Следующие несколько дней он занимается переработкой пьесы. Запись от 26 ноября 1943 года:
От некоторых, явно обостренных ситуаций, от некоторой резкости приходится отказаться. Я четко поставил себе задачу: флоту, городу, театрам страны дать боевой заряжающий спектакль. Да, это необходимо! Победная тема 1943–1944 годов сейчас нужнее, чем анализ трагических дней осени 1941 года. Видимо, это действительно так. Об этой осени мы расскажем потом, после войны… Ввел другого комиссара, хоть и жаль мне расставаться с первым.
На другой день переработанная пьеса была сдана Начпубалта Рыбакову. И в тот же день Вишневский отправил письмо в Ленинградский горком:
Я написал пьесу на труднейшую тему: об одном из наиболее трагических моментов в истории этой войны – об осени 1941 года под Ленинградом. Я шел как разведчик этой темы. Пьесу я давал прочесть многим товарищам и в Москве и в Ленинграде. Получил хорошие отзывы и разрешение на пьесу от Комитета по делам искусств. Эта вещь – часть моей души, часть моего сердца. Вы дали хороший отзыв, санкцию печатать пьесу в «Звезде»… Затем произошел внезапный поворот. Видимо, он вызван тем, что со сцены текст прозвучал острее и трагичнее, чем в чтении. А армии и флоту в канун решающего наступления Ленфронта нужен спектакль в несколько ином плане[101]

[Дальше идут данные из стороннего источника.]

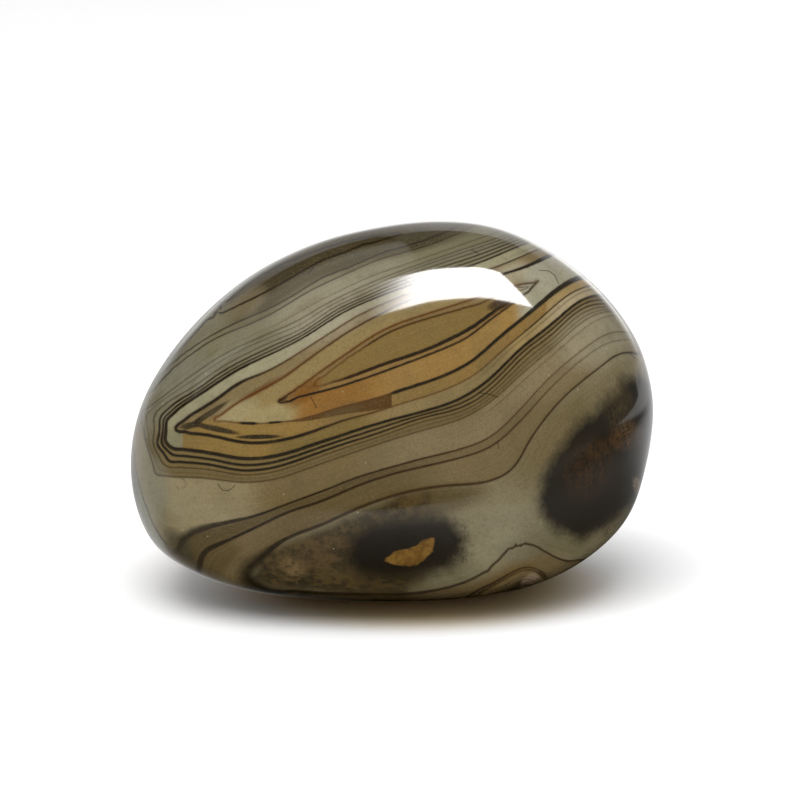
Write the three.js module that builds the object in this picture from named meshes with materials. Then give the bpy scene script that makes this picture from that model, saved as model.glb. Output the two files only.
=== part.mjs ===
// A polished agate pebble, as one solid stone.
//
// Units are millimetres. +X runs along the stone, +Y goes from its front to its back and +Z is up.
// The origin lies on the surface that the stone rests on, under the middle of its box.

import * as THREE from 'three';
import { mergeVertices } from 'three/addons/utils/BufferGeometryUtils.js';

// Outline of the stone from the front, [x, z] from its middle, clockwise from the right-hand end.
const OUTLINE = [
  [26.1, -0.3], [25.5, -5.4], [23.75, -10.6], [20.1, -14.3], [14.9, -16.95], [8.0, -18.25],
  [0.0, -18.5], [-8.0, -18.1], [-15.0, -17.1], [-20.4, -15.2], [-24.0, -12.6], [-25.7, -8.8],
  [-26.1, -4.4], [-25.25, 0.0], [-23.2, 4.05], [-19.35, 8.85], [-14.25, 13.1], [-8.3, 16.1],
  [-2.3, 17.75], [4.7, 18.5], [10.7, 17.7], [16.6, 14.8], [21.5, 10.6], [24.5, 6.3], [25.7, 2.8],
];
const HALF_HEIGHT = 18.5; // of the outline, above and below its middle
const HALF_DEPTH = 20.2; // half the depth at the middle's height, front to back
const BELLY = 0.2; // how much deeper the stone is at its foot than at its middle, as a share
const BACK_SWELL = 1.03; // depth of the back half over that of the front half
const FULLNESS = 2.3; // 2 is an ellipse from rim to middle, more is squarer
const SKEW = 0.06; // how far the stone's depth shifts back for each unit towards its right-hand end
const REST_GRIND = 0.4; // height lost at the foot, which leaves the flat that the stone rests on

// How finely the surface is cut into facets.
const FACETS_A_SIDE = 28; // on each side of the cube that the surface is blown up from
const OUTLINE_STEPS = 900;

// The outline as distances from the middle, in order of angle.
const rim = new THREE.CatmullRomCurve3(
  OUTLINE.map(([x, z]) => new THREE.Vector3(x, 0, z)), true, 'centripetal')
  .getPoints(OUTLINE_STEPS)
  .slice(1)
  .map((point) => ({ angle: Math.atan2(point.z, point.x), reach: Math.hypot(point.x, point.z) }))
  .sort((a, b) => a.angle - b.angle);

// Distance from the middle to the outline, at an angle from +X towards +Z.
function rimReach(angle) {
  let after = rim.findIndex((entry) => entry.angle >= angle);
  if (after < 0) after = 0;
  const low = rim[(after + rim.length - 1) % rim.length];
  const high = rim[after];
  const turn = 2 * Math.PI;
  const span = (high.angle - low.angle + turn) % turn;
  const share = ((angle - low.angle + turn) % turn) / span;
  return low.reach + (high.reach - low.reach) * share;
}

// The point of the stone's surface that a unit direction from its middle meets.
function surfacePoint(direction) {
  const across = Math.hypot(direction.x, direction.z);
  const outward = rimReach(Math.atan2(direction.z, direction.x));
  const halfDepth = HALF_DEPTH * (direction.y > 0 ? BACK_SWELL : 1);
  const reach = ((across / outward) ** FULLNESS
    + (Math.abs(direction.y) / halfDepth) ** FULLNESS) ** (-1 / FULLNESS);
  const point = direction.clone().multiplyScalar(reach);
  point.y *= 1 - BELLY * point.z / HALF_HEIGHT;
  point.y += SKEW * point.x;
  point.z = Math.max(point.z, REST_GRIND - HALF_HEIGHT);
  return point;
}

function pebbleGeometry() {
  const cube = new THREE.BoxGeometry(2, 2, 2, FACETS_A_SIDE, FACETS_A_SIDE, FACETS_A_SIDE);
  cube.deleteAttribute('normal');
  cube.deleteAttribute('uv');
  const geometry = mergeVertices(cube);
  const points = geometry.attributes.position;
  const direction = new THREE.Vector3();
  const even = (share) => Math.tan(share * Math.PI / 4); // keeps the facets alike in size
  for (let i = 0; i < points.count; i += 1) {
    direction.set(even(points.getX(i)), even(points.getY(i)), even(points.getZ(i))).normalize();
    points.setXYZ(i, ...surfacePoint(direction));
  }
  geometry.computeBoundingBox();
  const { min, max } = geometry.boundingBox;
  geometry.translate(-(min.x + max.x) / 2, -(min.y + max.y) / 2, -min.z);
  geometry.computeVertexNormals();
  return geometry;
}

const polishedAgate = new THREE.MeshStandardMaterial({
  color: new THREE.Color(0.27, 0.22, 0.13),
  roughness: 0.12,
  metalness: 0,
});

const pebble = new THREE.Mesh(pebbleGeometry(), polishedAgate);
pebble.name = 'agate_pebble';

const specimen = new THREE.Group();
specimen.add(pebble);

export default specimen;
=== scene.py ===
"""A polished pebble of banded agate with dark mineral blotches, on a white sweep.

Every length in this file is in millimetres unless its name or comment says metres.
"""

import math

import bmesh
import bpy
import numpy as np
from bpy.props import FloatProperty, FloatVectorProperty, IntProperty, PointerProperty
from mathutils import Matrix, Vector


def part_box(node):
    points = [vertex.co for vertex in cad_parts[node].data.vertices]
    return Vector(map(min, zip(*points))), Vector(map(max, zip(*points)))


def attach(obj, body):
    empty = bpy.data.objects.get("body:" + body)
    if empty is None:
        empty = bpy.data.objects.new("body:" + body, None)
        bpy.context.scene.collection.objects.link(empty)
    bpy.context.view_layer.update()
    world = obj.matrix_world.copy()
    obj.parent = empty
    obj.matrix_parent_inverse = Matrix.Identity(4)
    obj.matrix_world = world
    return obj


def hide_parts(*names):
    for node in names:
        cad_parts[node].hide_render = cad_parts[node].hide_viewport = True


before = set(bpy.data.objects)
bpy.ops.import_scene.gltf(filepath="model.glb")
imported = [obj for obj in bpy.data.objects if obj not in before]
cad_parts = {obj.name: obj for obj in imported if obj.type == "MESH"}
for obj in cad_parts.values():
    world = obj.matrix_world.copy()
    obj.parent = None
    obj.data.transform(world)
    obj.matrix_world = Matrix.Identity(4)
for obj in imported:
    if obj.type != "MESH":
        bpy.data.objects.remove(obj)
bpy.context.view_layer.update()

bl_info = {
    "name": "Banded agate pebble",
    "version": (1, 0, 0),
    "blender": (4, 5, 0),
    "location": "3D View > Sidebar > Agate",
    "description": "Builds a polished banded agate pebble and the white sweep that it rests on",
    "category": "Object",
}

NODE = "agate_pebble"
SLOT = "banded_agate"
BODY = "root"
MM = 0.001
CAMERA_SHIFT = (0.0091, 0.006)  # shares of the picture's width
SENSOR_WIDTH = 36.0

# ---------------------------------------------------------------------------------------------
# The bands. The stone is cut by nested sheets of colour that run from its front to its back, so
# they are drawn once, on a plane that faces the stone's front, and carried back through it.
# ---------------------------------------------------------------------------------------------

BAND_TILT = math.radians(12)  # the sheets rise this much towards the front
FAN_DISTANCE = 400.0  # the sheets fan out from a point this far in front of the stone's middle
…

.В истории пьесы Вишневского хорошо видна регенерация трагизма, его переход в героику. Причем переключение из одного модуса в другой не требует особых структурных изменений – один комиссар заменяется другим, одни герои выводятся, другие вводятся и т. д. Эта трансформация трагизма в героику в конце и в особенности после войны была предопределена всей историей советской литературы. Ее превращение в государственный институт в 1930‐е годы резко снизило ее потенциал быть доменом личного высказывания, персонального опыта и частной памяти. Погруженная в праздничное воспевание счастливой советской жизни, бесконечные славословия «творцу всенародного счастья» и радостную «поэзию творческого труда», советская литература не только не была готова к оборонительной войне, живописуя будущие сражения как марши «на территории противника» и его разгром «малой кровью, могучим ударом», но вообще не знала, как описывать целые пласты политических, идеологических, психологических коллизий, неконтролируемых эмоций и непредсказуемых реакций на события, связанные с поражением, близостью собственной смерти и массовой гибелью людей, потерей близких, насилием, страданиями, голодом, виктимностью, разрушением всего уклада жизни, всего того, что обрушилось на страну в июне 1941 года и что застало советский идеологический аппарат врасплох. Но его перестройка началась незамедлительно, и множество устоявшихся идеологических схем приходилось менять на ходу. Начался процесс, «очеловечения идеологии»[102]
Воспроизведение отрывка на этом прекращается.